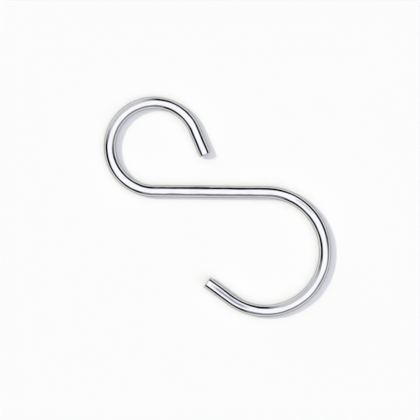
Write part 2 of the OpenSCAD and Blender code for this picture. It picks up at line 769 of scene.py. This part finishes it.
def studio_world(stage):
    """A bright cloth roof overhead, which falls off to the low walls, and hangs lower to some sides.

    The brightness is the greater of the roof's, a smooth step on the height, and the wall's.
    """
    world = bpy.data.worlds.new("studio")
    world.use_nodes = True
    tree = world.node_tree
    tree.nodes.clear()
    direction = add_node(tree, "ShaderNodeTexCoord").outputs["Generated"]
    sight = add_node(tree, "ShaderNodeSeparateXYZ", {"Vector": direction})
    bearing = add_node(
        tree, "ShaderNodeMath", {0: sight.outputs["Y"], 1: sight.outputs["X"]}, operation="ARCTAN2"
    ).outputs["Value"]
    round_room = add_node(
        tree, "ShaderNodeMapRange", {"Value": bearing, "From Min": -math.pi, "From Max": math.pi}
    ).outputs["Result"]
    walls, reach = (
        add_node(
            tree,
            "ShaderNodeValToRGB",
            {"Fac": round_room},
            stops=[((degrees + 180) / 360, value) for degrees, value in table],
        ).outputs["Color"]
        for table in (WALLS, ROOF_REACH)
    )
    # Where the roof reaches down, a direction counts as higher up than it is.
    height = add_node(
        tree,
        "ShaderNodeMath",
        {0: reach, 1: stage.roof_reach, 2: sight.outputs["Z"]},
        operation="MULTIPLY_ADD",
    ).outputs["Value"]
    roof = add_node(
        tree,
        "ShaderNodeMapRange",
        {
            "Value": height,
            "From Min": math.cos(stage.roof_end),
            "From Max": math.cos(stage.roof_full),
            "To Max": stage.roof_light,
        },
        interpolation_type="SMOOTHSTEP",
    ).outputs["Result"]
    brightness = add_node(
        tree, "ShaderNodeMath", {0: roof, 1: walls}, operation="MAXIMUM"
    ).outputs["Value"]
    light = add_node(
        tree, "ShaderNodeBackground", {"Color": opaque(stage.roof_colour), "Strength": brightness}
    )
    add_node(tree, "ShaderNodeOutputWorld", {"Surface": light.outputs["Background"]})
    return world


def floor_mesh(reach):
    """One square face, which reaches as far on every side."""
    mesh = bpy.data.meshes.new("floor")
    corners = reach * np.array([(-1, -1, 0), (1, -1, 0), (1, 1, 0), (-1, 1, 0)], float)
    mesh.from_pydata(corners.tolist(), [], [(0, 1, 2, 3)])
    return mesh


def key_lamp(stage):
    """A distant lamp whose light comes down from its bearing and height. The metal doesn't mirror it,
    as if it shone through the cloth of the roof."""
    lamp = bpy.data.lights.new("key", "SUN")
    lamp.energy = stage.key_light
    lamp.angle = stage.key_width
    lamp.color = stage.key_colour
    out = math.cos(stage.key_height)
    towards = Vector(
        (
            out * math.cos(stage.key_bearing),
            out * math.sin(stage.key_bearing),
            math.sin(stage.key_height),
        )
    )
    key = bpy.data.objects.new("key", lamp)
    key.visible_glossy = False
    key.rotation_mode = "QUATERNION"
    key.rotation_quaternion = towards.to_track_quat("Z", "Y")
    return key


def overhead_camera(stage):
    """A camera that looks straight down. Its lens is the sensor's width times the distance to the
    middle of the wire, over the width seen there."""
    low, high = (Vector(corner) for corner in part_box("hook"))
    middle = (low + high) / 2
    lens = bpy.data.cameras.new("camera")
    lens.lens = lens.sensor_width * (stage.camera_height - middle.z) / stage.view_width
    camera = bpy.data.objects.new("camera", lens)
    camera.location = (middle.x + stage.view_right, middle.y + stage.view_up, stage.camera_height)
    camera.rotation_mode = "QUATERNION"
    camera.rotation_quaternion = Quaternion((0.0, 0.0, 1.0), stage.view_roll)
    return camera


# ---------------------------------------------------------------- operators


class BuildHookWire(Operator):
    """Build the bent wire, with its plating and its cropped ends"""

    bl_idname = "s_hook.build_wire"
    bl_label = "Hook wire"
    bl_options = {"REGISTER", "UNDO"}

    def execute(self, context):
        settings = context.scene.hook_wire
        mesh = wire_mesh(settings)
        mesh.materials.append(bright_chrome(settings))
        mesh.materials.append(sheared_steel(settings))
        wire = bpy.data.objects.new("hook_wire", mesh)
        context.scene.collection.objects.link(wire)
        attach(wire, "root")
        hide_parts("hook")
        return {"FINISHED"}


class BuildStage(Operator):
    """Build the paper floor, the light and the camera"""

    bl_idname = "s_hook.build_stage"
    bl_label = "Stage"
    bl_options = {"REGISTER", "UNDO"}

    def execute(self, context):
        scene = context.scene
        stage = scene.hook_stage
        mesh = floor_mesh(stage.floor_reach)
        mesh.materials.append(floor_paper(stage))
        floor = bpy.data.objects.new("floor", mesh)
        camera = overhead_camera(stage)
        for item in (floor, key_lamp(stage), camera):
            scene.collection.objects.link(item)
        scene.world = studio_world(stage)
        scene.camera = camera
        scene.view_settings.view_transform = "Standard"
        return {"FINISHED"}


class HookPanel(Panel):
    """The steps that build the hook, with their sizes and colours"""

    bl_idname = "VIEW3D_PT_s_hook"
    bl_label = "S Hook"
    bl_space_type = "VIEW_3D"
    bl_region_type = "UI"
    bl_category = "S Hook"

    def draw(self, context):
        for operator, settings in (
            (BuildHookWire, context.scene.hook_wire),
            (BuildStage, context.scene.hook_stage),
        ):
            box = self.layout.box()
            box.operator(operator.bl_idname)
            for name in type(settings).__annotations__:
                box.prop(settings, name)


CLASSES = (HookWireSettings, StageSettings, BuildHookWire, BuildStage, HookPanel)


def register():
    """Register the classes and give each scene its settings."""
    for item in CLASSES:
        bpy.utils.register_class(item)
    bpy.types.Scene.hook_wire = PointerProperty(type=HookWireSettings)
    bpy.types.Scene.hook_stage = PointerProperty(type=StageSettings)


def unregister():
    """Take the settings and the classes away again."""
    del bpy.types.Scene.hook_wire
    del bpy.types.Scene.hook_stage
    for item in reversed(CLASSES):
        bpy.utils.unregister_class(item)


def main():
    """Build the hook and its stage."""
    register()
    bpy.ops.s_hook.build_wire()
    bpy.ops.s_hook.build_stage()


if __name__ == "__main__":
    main()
━━━━━━━━━━
• Prompt:
Your task is to repeat each line of the material exactly.

• Expected answer:
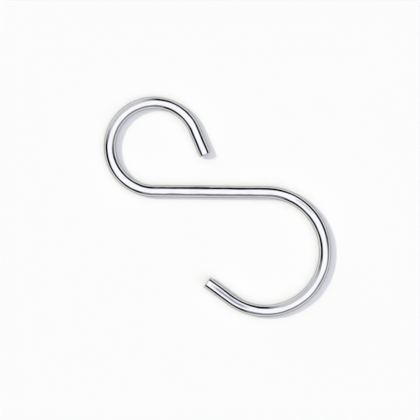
Write part 2 of the OpenSCAD and Blender code for this picture. It picks up at line 769 of scene.py. This part finishes it.
def studio_world(stage):
    """A bright cloth roof overhead, which falls off to the low walls, and hangs lower to some sides.

    The brightness is the greater of the roof's, a smooth step on the height, and the wall's.
    """
    world = bpy.data.worlds.new("studio")
    world.use_nodes = True
    tree = world.node_tree
    tree.nodes.clear()
    direction = add_node(tree, "ShaderNodeTexCoord").outputs["Generated"]
    sight = add_node(tree, "ShaderNodeSeparateXYZ", {"Vector": direction})
    bearing = add_node(
        tree, "ShaderNodeMath", {0: sight.outputs["Y"], 1: sight.outputs["X"]}, operation="ARCTAN2"
    ).outputs["Value"]
    round_room = add_node(
        tree, "ShaderNodeMapRange", {"Value": bearing, "From Min": -math.pi, "From Max": math.pi}
    ).outputs["Result"]
    walls, reach = (
        add_node(
            tree,
            "ShaderNodeValToRGB",
            {"Fac": round_room},
            stops=[((degrees + 180) / 360, value) for degrees, value in table],
        ).outputs["Color"]
        for table in (WALLS, ROOF_REACH)
    )
    # Where the roof reaches down, a direction counts as higher up than it is.
    height = add_node(
        tree,
        "ShaderNodeMath",
        {0: reach, 1: stage.roof_reach, 2: sight.outputs["Z"]},
        operation="MULTIPLY_ADD",
    ).outputs["Value"]
    roof = add_node(
        tree,
        "ShaderNodeMapRange",
        {
            "Value": height,
            "From Min": math.cos(stage.roof_end),
            "From Max": math.cos(stage.roof_full),
            "To Max": stage.roof_light,
        },
        interpolation_type="SMOOTHSTEP",
    ).outputs["Result"]
    brightness = add_node(
        tree, "ShaderNodeMath", {0: roof, 1: walls}, operation="MAXIMUM"
    ).outputs["Value"]
    light = add_node(
        tree, "ShaderNodeBackground", {"Color": opaque(stage.roof_colour), "Strength": brightness}
    )
    add_node(tree, "ShaderNodeOutputWorld", {"Surface": light.outputs["Background"]})
    return world


def floor_mesh(reach):
    """One square face, which reaches as far on every side."""
    mesh = bpy.data.meshes.new("floor")
    corners = reach * np.array([(-1, -1, 0), (1, -1, 0), (1, 1, 0), (-1, 1, 0)], float)
    mesh.from_pydata(corners.tolist(), [], [(0, 1, 2, 3)])
    return mesh


def key_lamp(stage):
    """A distant lamp whose light comes down from its bearing and height. The metal doesn't mirror it,
    as if it shone through the cloth of the roof."""
    lamp = bpy.data.lights.new("key", "SUN")
    lamp.energy = stage.key_light
    lamp.angle = stage.key_width
    lamp.color = stage.key_colour
    out = math.cos(stage.key_height)
    towards = Vector(
        (
            out * math.cos(stage.key_bearing),
            out * math.sin(stage.key_bearing),
            math.sin(stage.key_height),
        )
    )
    key = bpy.data.objects.new("key", lamp)
    key.visible_glossy = False
    key.rotation_mode = "QUATERNION"
    key.rotation_quaternion = towards.to_track_quat("Z", "Y")
    return key


def overhead_camera(stage):
    """A camera that looks straight down. Its lens is the sensor's width times the distance to the
    middle of the wire, over the width seen there."""
    low, high = (Vector(corner) for corner in part_box("hook"))
    middle = (low + high) / 2
    lens = bpy.data.cameras.new("camera")
    lens.lens = lens.sensor_width * (stage.camera_height - middle.z) / stage.view_width
    camera = bpy.data.objects.new("camera", lens)
    camera.location = (middle.x + stage.view_right, middle.y + stage.view_up, stage.camera_height)
    camera.rotation_mode = "QUATERNION"
    camera.rotation_quaternion = Quaternion((0.0, 0.0, 1.0), stage.view_roll)
    return camera


# ---------------------------------------------------------------- operators


class BuildHookWire(Operator):
    """Build the bent wire, with its plating and its cropped ends"""

    bl_idname = "s_hook.build_wire"
    bl_label = "Hook wire"
    bl_options = {"REGISTER", "UNDO"}

    def execute(self, context):
        settings = context.scene.hook_wire
        mesh = wire_mesh(settings)
        mesh.materials.append(bright_chrome(settings))
        mesh.materials.append(sheared_steel(settings))
        wire = bpy.data.objects.new("hook_wire", mesh)
        context.scene.collection.objects.link(wire)
        attach(wire, "root")
        hide_parts("hook")
        return {"FINISHED"}


class BuildStage(Operator):
    """Build the paper floor, the light and the camera"""

    bl_idname = "s_hook.build_stage"
    bl_label = "Stage"
    bl_options = {"REGISTER", "UNDO"}

    def execute(self, context):
        scene = context.scene
        stage = scene.hook_stage
        mesh = floor_mesh(stage.floor_reach)
        mesh.materials.append(floor_paper(stage))
        floor = bpy.data.objects.new("floor", mesh)
        camera = overhead_camera(stage)
        for item in (floor, key_lamp(stage), camera):
            scene.collection.objects.link(item)
        scene.world = studio_world(stage)
        scene.camera = camera
        scene.view_settings.view_transform = "Standard"
        return {"FINISHED"}


class HookPanel(Panel):
    """The steps that build the hook, with their sizes and colours"""

    bl_idname = "VIEW3D_PT_s_hook"
    bl_label = "S Hook"
    bl_space_type = "VIEW_3D"
    bl_region_type = "UI"
    bl_category = "S Hook"

    def draw(self, context):
        for operator, settings in (
            (BuildHookWire, context.scene.hook_wire),
            (BuildStage, context.scene.hook_stage),
        ):
            box = self.layout.box()
            box.operator(operator.bl_idname)
            for name in type(settings).__annotations__:
                box.prop(settings, name)


CLASSES = (HookWireSettings, StageSettings, BuildHookWire, BuildStage, HookPanel)


def register():
    """Register the classes and give each scene its settings."""
    for item in CLASSES:
        bpy.utils.register_class(item)
    bpy.types.Scene.hook_wire = PointerProperty(type=HookWireSettings)
    bpy.types.Scene.hook_stage = PointerProperty(type=StageSettings)


def unregister():
    """Take the settings and the classes away again."""
    del bpy.types.Scene.hook_wire
    del bpy.types.Scene.hook_stage
    for item in reversed(CLASSES):
        bpy.utils.unregister_class(item)


def main():
    """Build the hook and its stage."""
    register()
    bpy.ops.s_hook.build_wire()
    bpy.ops.s_hook.build_stage()


if __name__ == "__main__":
    main()